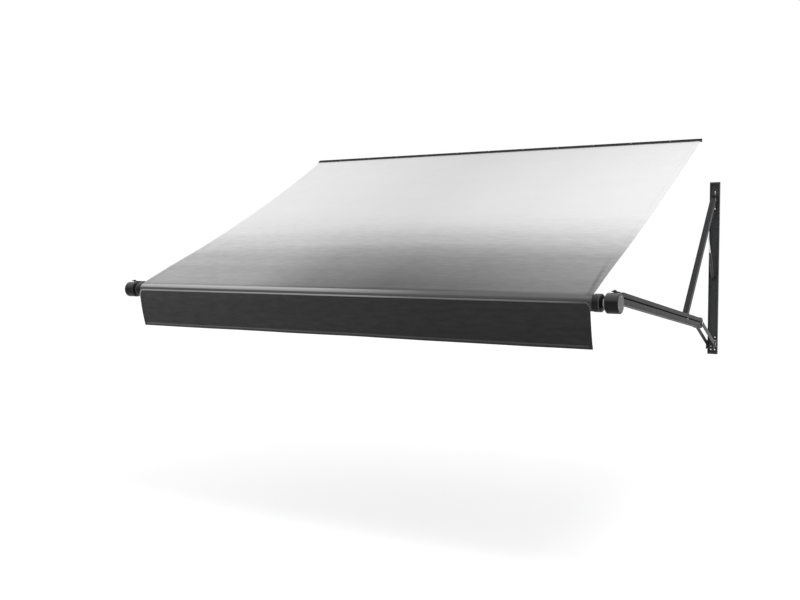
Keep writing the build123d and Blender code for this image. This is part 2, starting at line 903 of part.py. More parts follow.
def idler_spindle():
    """Headed spindle fixed in the left head, drawn for the right."""
    start = head_start - spindle_reach + head_flange
    end = ring_start + spindle_head
    return at_roller(turned([(start, 0), (start, shaft_radius - pin_running_gap), (head_start, shaft_radius
                             - pin_running_gap), (head_start, shaft_radius + shaft_running_gap),
                             (ring_start, shaft_radius + shaft_running_gap),
                             (ring_start, spindle_head_radius), (end, spindle_head_radius), (end, 0)]))


def cable_gland():
    """Inlet for the motor's lead on the inner face of the right head."""
    y = gland_offset * cos(radians(gland_angle))
    z = gland_offset * sin(radians(gland_angle))
    flange = disc(gland_flange_radius, head_start - gland_flange, head_start)
    gland = flange + disc(gland_radius, head_start - gland_length, head_start)
    gland -= disc(gland_bore, head_start - gland_length, head_start)
    return at_roller(Pos(0, y, z) * gland)


def group(parts):
    return Compound(children=list(parts))


def left(part):
    return mirror(part, about=Plane.YZ)


nodes = {}
nodes["awning_rail"] = awning_rail()
nodes["rail_stops"] = group([rail_stop(), left(rail_stop())])
nodes["canopy_bead"] = canopy_bead()
nodes["canopy"] = canopy()
nodes["roller_tube"] = roller_tube()
nodes["rolled_fabric"] = rolled_fabric()
nodes["roller_cap_right"] = roller_cap()
nodes["roller_cap_left"] = left(roller_cap())
nodes["drive_shaft"] = drive_shaft()
nodes["idler_bearing"] = left(bearing_ring(shaft_radius))
nodes["valance_bead"] = valance_bead()
nodes["valance"] = valance()

for side, name in ((1, "right"), (-1, "left")):
    nodes["wall_channel_" + name] = on_arm(wall_channel(), side)
    nodes["upper_wall_bracket_" + name] = on_arm(upper_wall_bracket(), side)
    nodes["lower_wall_bracket_" + name] = on_arm(lower_wall_bracket(), side)
    nodes["upper_arm_" + name] = on_arm(upper_arm(), side)
    nodes["arm_bushes_" + name] = group(on_arm(b, side) for b in arm_bushes())
    nodes["strut_stud_" + name] = on_arm(strut_stud(), side)
    nodes["main_arm_" + name] = on_arm(main_arm(), side)
    nodes["arm_knuckle_" + name] = on_arm(arm_knuckle(), side)
    nodes["arm_pins_" + name] = group(on_arm(p, side) for p in arm_pins())
    nodes["lower_link_" + name] = on_arm(lower_link(), side)
    nodes["link_rivets_" + name] = group(on_arm(r, side) for r in link_rivets())
    nodes["gas_cylinder_" + name] = on_arm(gas_cylinder(), side)
    nodes["gas_rod_" + name] = on_arm(gas_rod(), side)

sides = (1, -1)
nodes["channel_caps"] = group(on_arm(c, s) for s in sides for c in channel_caps())
nodes["bracket_rivets"] = group(on_arm(r, s) for s in sides for r in bracket_rivets())
nodes["upper_pivot_pins"] = group(on_arm(upper_pivot_pin(), s) for s in sides)
nodes["lower_pivot_pins"] = group(on_arm(p, s) for s in sides for p in lower_pivot_pins())
nodes["strut_brackets"] = group(on_arm(strut_bracket(), s) for s in sides)
nodes["strut_pins"] = group(on_arm(strut_pin(), s) for s in sides)

nodes["drive_head"] = head_casting(motor_extra)
nodes["motor_cover"] = head_cover(motor_extra)
nodes["motor_end_disc"] = end_disc(motor_extra)
nodes["gear_motor"] = gear_motor()
nodes["cable_gland"] = cable_gland()
nodes["cover_screws_right"] = group(cover_screws())
nodes["arm_clamp_right"] = arm_clamp(motor_extra)
nodes["clamp_bolts_right"] = group(clamp_bolts(motor_extra))
nodes["idler_head"] = left(head_casting())
nodes["idler_cover"] = left(head_cover())
nodes["idler_end_disc"] = left(end_disc())
nodes["idler_spindle"] = left(idler_spindle())
nodes["cover_screws_left"] = group(left(s) for s in cover_screws())
nodes["arm_clamp_left"] = left(arm_clamp())
nodes["clamp_bolts_left"] = group(left(b) for b in clamp_bolts())

os.makedirs("parts", exist_ok=True)
for node, shape in nodes.items():
    export_step(shape, "parts/" + node + ".step")

# Joint values, for whoever couples the linkage
fold = (heading(upper_pivot, elbow_stowed) - heading(upper_pivot, elbow_open)) % 360
link_turn = (heading(lower_pivot, tail_stowed) - heading(lower_pivot, tail_open)) % 360
arm_turn = out_stowed - out_open - fold
strut_turn = heading(strut_foot, strut_head_stowed) - heading(strut_foot, strut_head_open)
strut_stroke = distance(strut_foot, strut_head_stowed) - strut_open
print("upper pivot", upper_pivot, "elbow", elbow_open, "lower pivot", lower_pivot)
print("tail", tail_open, "roller", roller_open, "stowed roller", roller_stowed)
print("strut foot", strut_foot, "strut head", strut_head_open, "length", strut_open)
print("fold", fold, "arm turn", arm_turn, "link turn", link_turn)
print("strut turn", strut_turn, "strut stroke", strut_stroke)
print("sheet angle", sheet_angle, "length", sheet_length, "upper arm", upper_arm_length)
print("link", link_length, "arm reach", arm_reach)
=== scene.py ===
import bpy
import json
from math import asin, atan2, cos, pi, radians, sin, sqrt
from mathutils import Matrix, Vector, noise


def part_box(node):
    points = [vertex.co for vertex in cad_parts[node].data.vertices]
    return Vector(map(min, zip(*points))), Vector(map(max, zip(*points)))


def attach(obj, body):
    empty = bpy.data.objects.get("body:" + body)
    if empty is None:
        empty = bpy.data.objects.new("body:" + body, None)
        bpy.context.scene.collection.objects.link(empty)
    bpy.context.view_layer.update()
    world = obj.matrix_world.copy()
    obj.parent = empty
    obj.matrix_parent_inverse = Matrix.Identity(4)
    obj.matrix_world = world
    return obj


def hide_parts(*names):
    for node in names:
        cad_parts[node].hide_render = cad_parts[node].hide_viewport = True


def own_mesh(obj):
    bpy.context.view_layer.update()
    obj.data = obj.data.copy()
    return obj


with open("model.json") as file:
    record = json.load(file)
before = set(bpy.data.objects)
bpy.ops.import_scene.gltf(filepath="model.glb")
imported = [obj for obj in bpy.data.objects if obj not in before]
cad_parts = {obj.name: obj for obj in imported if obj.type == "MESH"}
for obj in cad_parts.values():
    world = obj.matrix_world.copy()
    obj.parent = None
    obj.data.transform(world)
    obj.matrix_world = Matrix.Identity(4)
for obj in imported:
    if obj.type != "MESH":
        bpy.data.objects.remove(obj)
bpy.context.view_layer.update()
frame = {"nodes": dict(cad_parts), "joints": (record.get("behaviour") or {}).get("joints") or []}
nodes = frame["nodes"]
joints = {j["name"]: j for j in frame["joints"]}

WALL_BODY = "wall"
ROLLER_BODY = "roller"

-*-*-

From the line with "# Joint values, for" through the line with "for node in", repeat every line exactly, both ends included, and nothing outside that range.

Complete answer ->
# Joint values, for whoever couples the linkage
fold = (heading(upper_pivot, elbow_stowed) - heading(upper_pivot, elbow_open)) % 360
link_turn = (heading(lower_pivot, tail_stowed) - heading(lower_pivot, tail_open)) % 360
arm_turn = out_stowed - out_open - fold
strut_turn = heading(strut_foot, strut_head_stowed) - heading(strut_foot, strut_head_open)
strut_stroke = distance(strut_foot, strut_head_stowed) - strut_open
print("upper pivot", upper_pivot, "elbow", elbow_open, "lower pivot", lower_pivot)
print("tail", tail_open, "roller", roller_open, "stowed roller", roller_stowed)
print("strut foot", strut_foot, "strut head", strut_head_open, "length", strut_open)
print("fold", fold, "arm turn", arm_turn, "link turn", link_turn)
print("strut turn", strut_turn, "strut stroke", strut_stroke)
print("sheet angle", sheet_angle, "length", sheet_length, "upper arm", upper_arm_length)
print("link", link_length, "arm reach", arm_reach)
=== scene.py ===
import bpy
import json
from math import asin, atan2, cos, pi, radians, sin, sqrt
from mathutils import Matrix, Vector, noise


def part_box(node):
    points = [vertex.co for vertex in cad_parts[node].data.vertices]
    return Vector(map(min, zip(*points))), Vector(map(max, zip(*points)))


def attach(obj, body):
    empty = bpy.data.objects.get("body:" + body)
    if empty is None:
        empty = bpy.data.objects.new("body:" + body, None)
        bpy.context.scene.collection.objects.link(empty)
    bpy.context.view_layer.update()
    world = obj.matrix_world.copy()
    obj.parent = empty
    obj.matrix_parent_inverse = Matrix.Identity(4)
    obj.matrix_world = world
    return obj


def hide_parts(*names):
    for node in names:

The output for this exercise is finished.